La société que Moïse appelle les hommes à bâtir doit être conforme à la volonté divine, et notamment porter une ambition morale. Elle doit aspirer à « nourrir le pauvre, porter secours à l'orphelin et à la veuve, soutenir le lévite sans terre et prendre soin de l'étranger » (Rav J. Sacks). Ainsi, nous avons reçu l'ordre de créer une société juste qui honore la dignité humaine et la liberté.

Pour mener à bien ce projet, Moché Rabbénou nous propose une charpente en trois points fondamentaux.

La première composante repose sur le rappel de la liberté individuelle et collective, en tant que nation, comme nous l’avons vu dans les versets cités précédemment. Il appartient à l’homme de choisir la direction dans laquelle il souhaite aller : le bien, la bénédiction, et la fidélité à l’alliance ou, D.ieu nous en préserve, leur contraire. Les hommes ne sauraient s’abriter derrière des prétextes et des faux-semblants pour justifier leurs égarements et leurs fautes, aussi bien à titre d’individu qu’à titre de nation. La seule boussole que les hommes doivent suivre dans toutes les dimensions de leur vie est celle de la volonté divine. Les petites et grandes victoires, individuelles comme collectives, en dépendent.

La deuxième composante d’une société libre idéale est le corollaire de la première : il s’agit de la responsabilité collective du peuple d’Israël. Elle a été résumée par les Sages de notre tradition par cette célèbre formule : "Tout Israël est garant les uns des autres". Le judaïsme ne croit pas à une histoire écrite uniquement par des « grands hommes », des « hommes providentiels », des « héros ». Ces derniers peuvent apporter une contribution importante, mais ils ne peuvent pas se substituer à l’ensemble du peuple d’Israël pour écrire l’histoire. Comme le note le Rav J. Sacks, « le destin d'Israël dépend de la réponse d'Israël, de tout Israël, depuis "les chefs de vos tribus, vos anciens et vos officiers" jusqu'à vos "coupeurs de bois et tireurs d'eau" ».

Chacun, en tant qu'agent moral, est conjointement responsable du bien commun, de l’orientation collective que prend le peuple. Ce constat a amené de nombreux penseurs politiques, depuis Lord Acton au 19ème siècle jusqu’à Michael Walzer (In G.od's Shadow : Politics in the Hebrew Bible), ou encore Eric Nelson (professeur à l’université d’Harvard et auteur de « La république des Hébreux ») à qualifier l'Israël biblique de "quasi-démocratie", ou de prototype des systèmes politiques modernes, notamment le modèle républicain, fondé sur la participation de tous aux choix politiques collectifs.

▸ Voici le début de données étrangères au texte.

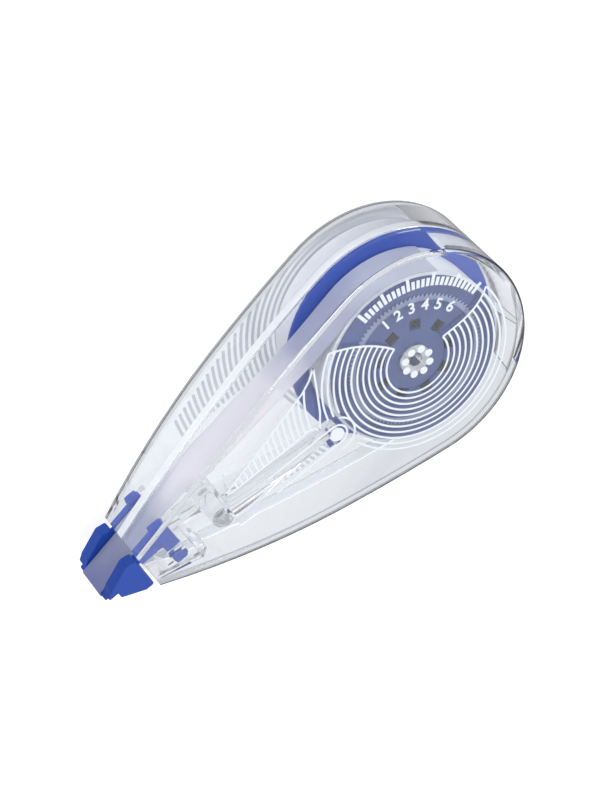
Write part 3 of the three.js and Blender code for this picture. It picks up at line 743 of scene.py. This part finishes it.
# The fin between the rings and the guide post; its outlines are in millimetres
FIN_FIRST = 15.49 * MM
FIN_SIDE = ((10.56, -10.2), (11.91, -6.81), (13.09, -4.0), (14.41, -1.73))
FIN_UPPER = ((10.56, -10.2), (11.9, -9.0), (13.49, -8.12), (20.8, -5.82), (28.2, -3.5))
FIN_LOWER = ((14.41, -1.73), (14.9, -2.5), (15.6, -2.78), (27.3, -3.1), (28.2, -3.5))
FRONT_FIN_LINES, BACK_FIN_LINES = 15, 16
FRONT_FIN = {"Start": 17.4, "Start Edge": 11.79 * MM, "End": -1.5, "End Edge": 2.365 * MM}
BACK_FIN = {"Start": 20.5, "Start Edge": 14.89 * MM, "End": -1.5, "End Edge": 2.365 * MM}

# The guide rib's round end: an outline of half the rib's width, a dot and an arc further out
RIB_END = Vector((13.1, 0.7)) * MM
RIB_HALF = 1.35 * MM
RIB_LENGTH = 10.0 * MM
RIB_STEPS = 20
RIB_DOT = 0.95 * MM
OUTER_ARC = {"radius": 2.4 * MM, "start": 75, "end": 235, "steps": 24}

# The scale's tick marks, and the numerals under it with their font's size and weight over their height
SCALE = {
    "Sides": 4, "Radius": 10.75 * MM, "Start": -78.0, "End": -164.0,
    "Mark Radius": 0.22 * MM, "Length": 0.7 * MM, "Fifth Length": 1.3 * MM}
DIGITS = 6
DIGIT_RADIUS, DIGIT_HEIGHT = 7.3 * MM, 1.5 * MM
DIGIT_START, DIGIT_STEP = -86.0, -13.5
DIGIT_SIZE, DIGIT_WEIGHT = 1.4, 0.03

# Prints that cross differ in height by this share of the ink, so no two faces lie in one plane
INK_LAYER = 0.1


def ring_band(name, first, count, low, high, changes):
    """Rings on a face from blade to blade, but for the inputs that are changed."""
    size = printing()
    values = {
        "Rings": count, "Segments": 97, "First Radius": first, "Step": size.step, "Line": size.line,
        "Start": BLADE_START, "Start Step": BLADE_START_STEP, "Start Edge": 0.0, "End": BLADE_END,
        "End Step": BLADE_END_STEP, "End Curve": BLADE_END_CURVE, "End Edge": 0.0, "Low": low, "High": high,
        "Ink": material_named("white_ink"), **changes}
    return evaluated_tree(name, ring_band_tree(), values)


def fin_band(name, count, low, high, changes):
    return ring_band(name, FIN_FIRST, count, low, high, {**EVEN_ENDS, "Segments": 13, **changes})


def blade_angles(ring):
    start = BLADE_START + BLADE_START_STEP * ring
    return start, BLADE_END + BLADE_END_STEP * ring + BLADE_END_CURVE * ring * ring


def strokes(name, lines, low, high):
    """Raised strips along lines of points."""
    shape = bmesh.new()
    for points in lines:
        strip_mesh(shape, points, printing().line, low, high)
    bmesh.ops.recalc_face_normals(shape, faces=shape.faces)
    return piece_from(shape, name)


def blade_lines(rings):
    """The two curves that close the ring ends; the second one stops a ring earlier."""
    size = printing()
    steps = [ring / BLADE_STEPS for ring in range(BLADE_STEPS * rings + 1)]
    radii = [size.first_radius + size.step * ring for ring in steps]
    starts = [polar(radius, blade_angles(ring)[0]) for radius, ring in zip(radii, steps)]
    ends = [polar(radius, blade_angles(ring)[1]) for radius, ring in zip(radii, steps)]
    return [starts, ends[:-BLADE_STEPS]]


def millimetres(points):
    return [Vector(point) * MM for point in points]


def rib_lines():
    """The outline of the guide rib's round end, and the larger arc round it."""
    way = POST - RIB_END
    lean = math.degrees(math.atan2(way.y, way.x))
    along = polar(RIB_LENGTH, lean)
    outline = arc_points(RIB_HALF, lean + 90, lean + 270, RIB_STEPS, RIB_END)
    outline = [outline[0] + along, *outline, outline[-1] + along]
    return [outline, arc_points(**OUTER_ARC, centre=RIB_END)]


def digit(text, degrees, low, high):
    """A plain numeral on the face with its top turned outwards."""
    curve = bpy.data.curves.new("digit", "FONT")
    curve.body = text
    curve.size = DIGIT_HEIGHT * DIGIT_SIZE
    curve.align_x = "CENTER"
    curve.extrude = (high - low) / 2
    curve.offset = DIGIT_HEIGHT * DIGIT_WEIGHT
    source = add_object("digit", curve)
    mesh = evaluated_mesh(source)
    bpy.data.objects.remove(source)
    place = polar(DIGIT_RADIUS, degrees)
    turn = Matrix.Rotation(math.radians(degrees - 90), 4, "Z")
    mesh.transform(Matrix.Translation((place.x, place.y, (low + high) / 2)) @ turn)
    return add_object("digit", mesh)


def polar_marks(name, low, high, changes):
    """The ring of dots round the axle, but for the inputs that are changed."""
    size = printing()
    values = {
        "Count": size.dots, "Sides": 20, "Radius": size.dot_ring,
        "Start": 0.0, "End": 360.0 - 360.0 / size.dots, "Mark Radius": size.dot,
        "Length": 0.0, "Fifth Length": 0.0, "Low": low, "High": high,
        "Ink": material_named("white_ink"), **changes}
    return evaluated_tree(name, polar_marks_tree(), values)


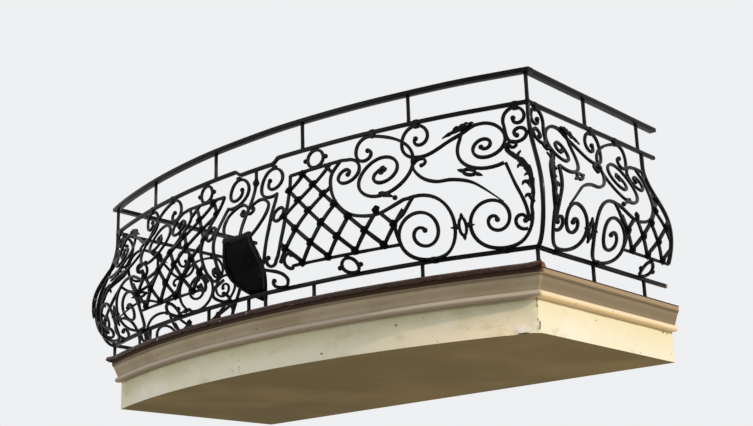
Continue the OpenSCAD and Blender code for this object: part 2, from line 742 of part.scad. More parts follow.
module front_right_corner_scrolls() { color(iron) union() corner_bay(FRONT); }
module front_left_corner_scrolls() { mirror([1, 0, 0]) front_right_corner_scrolls(); }
module side_right_corner_scrolls() { color(iron) union() corner_bay(SIDE); }
module side_left_corner_scrolls() { mirror([1, 0, 0]) side_right_corner_scrolls(); }
module front_right_long_scrolls() { color(iron) union() long_bay(FRONT); }
module front_left_long_scrolls() { mirror([1, 0, 0]) front_right_long_scrolls(); }
module side_right_long_scrolls() { color(iron) union() long_bay(SIDE); }
module side_left_long_scrolls() { mirror([1, 0, 0]) side_right_long_scrolls(); }
module front_right_lattice() { color(iron) union() lattice_bay(FRONT); }
module front_left_lattice() { mirror([1, 0, 0]) front_right_lattice(); }
module side_right_lattice() { color(iron) union() lattice_bay(SIDE); }
module side_left_lattice() { mirror([1, 0, 0]) side_right_lattice(); }
module front_right_rosettes() { color(iron_worn) rosette_bay(FRONT); }
module front_left_rosettes() { mirror([1, 0, 0]) front_right_rosettes(); }
module side_right_rosettes() { color(iron_worn) rosette_bay(SIDE); }
module side_left_rosettes() { mirror([1, 0, 0]) side_right_rosettes(); }

slab_core();
floor_topping();
edge_flashing();
cornice_bed();
cornice_cavetto();
cornice_roll();
fascia_band();
handrail_front();
handrail_left();
handrail_right();
upper_rail_front();
upper_rail_left();
upper_rail_right();
lower_rail_front();
lower_rail_left();
lower_rail_right();
handrail_struts();
rail_feet();
corner_post_left();
corner_post_right();
center_scrolls();
center_shield();
shield_rim();
front_left_corner_scrolls();
front_right_corner_scrolls();
side_left_corner_scrolls();
side_right_corner_scrolls();
front_left_long_scrolls();
front_right_long_scrolls();
side_left_long_scrolls();
side_right_long_scrolls();
front_left_lattice();
front_right_lattice();
side_left_lattice();
side_right_lattice();
front_left_rosettes();
front_right_rosettes();
side_left_rosettes();
side_right_rosettes();
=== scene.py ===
# %% [markdown]
# # A bow-fronted wrought iron balcony
#
# This notebook dresses a finished CAD model of a balcony. A masonry slab with a moulded
# edge carries a railing that swells out like a belly, made of scrolls, lattice panels and
# a bare shield. The CAD gives every piece its place and size. Here each forged piece is
# made again as a finer surface in the same place, and every piece gets a finish.

# %% Start
"""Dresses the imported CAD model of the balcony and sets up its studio."""

import json

import bpy
import numpy as np
from mathutils import Matrix, Vector


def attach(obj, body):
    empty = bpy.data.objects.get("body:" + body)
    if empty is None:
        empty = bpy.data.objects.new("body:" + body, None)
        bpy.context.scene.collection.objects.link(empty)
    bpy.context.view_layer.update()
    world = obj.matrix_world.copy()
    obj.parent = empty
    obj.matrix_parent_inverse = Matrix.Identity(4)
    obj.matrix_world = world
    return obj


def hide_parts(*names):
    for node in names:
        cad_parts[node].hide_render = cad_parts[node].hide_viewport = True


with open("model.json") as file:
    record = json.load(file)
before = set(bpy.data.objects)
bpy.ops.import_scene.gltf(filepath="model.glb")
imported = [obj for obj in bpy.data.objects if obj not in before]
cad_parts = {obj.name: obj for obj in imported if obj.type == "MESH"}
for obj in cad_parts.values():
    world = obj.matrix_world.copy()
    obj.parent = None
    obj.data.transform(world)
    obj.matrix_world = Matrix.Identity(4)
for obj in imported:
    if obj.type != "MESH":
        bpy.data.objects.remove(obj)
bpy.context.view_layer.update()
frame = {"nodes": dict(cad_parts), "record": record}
print("CAD nodes:", len(frame["nodes"]))

# %% [markdown]
# ## Sizes
#
# The smith's main sizes, in metres. The rails, the swelling and the slab are the CAD
# model's own, because each piece made here has to lie where its plain solid lay. The bars
# are a little thinner than their solids, and the lattice bars a little wider, as a closer
# look at the real ones showed. The wall stands at y = 0, the balcony reaches out along
# -Y, and z = 0 is half way up the slab.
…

Enfin, le troisième axe du modèle de société prôné par la Torah repose sur la centralité de D.ieu. Toutefois, précisons d’emblée, que ce modèle n’a rien à voir avec ce que notre époque connaît sous le terme de « théocratie », qui consacre le règne des clercs, et des prêtres qui confisquent le pouvoir au profit d’une minorité bien souvent extrémiste. Le Rav Sacks suggère de substituer au terme de théocratie, celui de « nomocratie », c’est-à-dire "le règne des lois et non des hommes".

C’est à travers cette approche inédite pour l’époque biblique que notre tradition entend concilier la liberté et la responsabilité, limiter le pouvoir des dirigeants, et prévenir les dérives extrémistes et fanatiques d’une minorité de dirigeants qui asserviraient le reste du peuple. En effet, puisque D.ieu est notre seul souverain, alors tout pouvoir humain est nécessairement limité, il est astreint à des contraintes morales. En réalité, l’exercice du pouvoir consiste simplement à appliquer les lois transmises aux hommes ; aucune place n’est laissée pour les désirs fantasques des dirigeants. Leur légitimité découle uniquement de leur capacité à se conformer aux lois qui ont été données à tout le peuple ; s’ils échouent, ils doivent être remplacés.

Ainsi, les leaders politiques n’ont jamais été investis d’un statut supérieur à celui de leurs contemporains. Ils peuvent acquérir un mérite particulier dès lors qu’ils sont capables de se conformer aux lois transmises par l’Éternel au peuple, et guider les hommes dans cette direction.

Comme nous le rappelle notre Paracha, la réalisation d’une société vertueuse, bienveillante et juste est une responsabilité collective qui échoit à chaque homme, en vertu de sa liberté individuelle. D.ieu ne se substitue pas aux hommes pour réaliser ce projet ; il repose à la fois sur les épaules des leaders qui doivent fixer le cap et indiquer la direction à suivre, aussi bien que sur celles de chaque individu.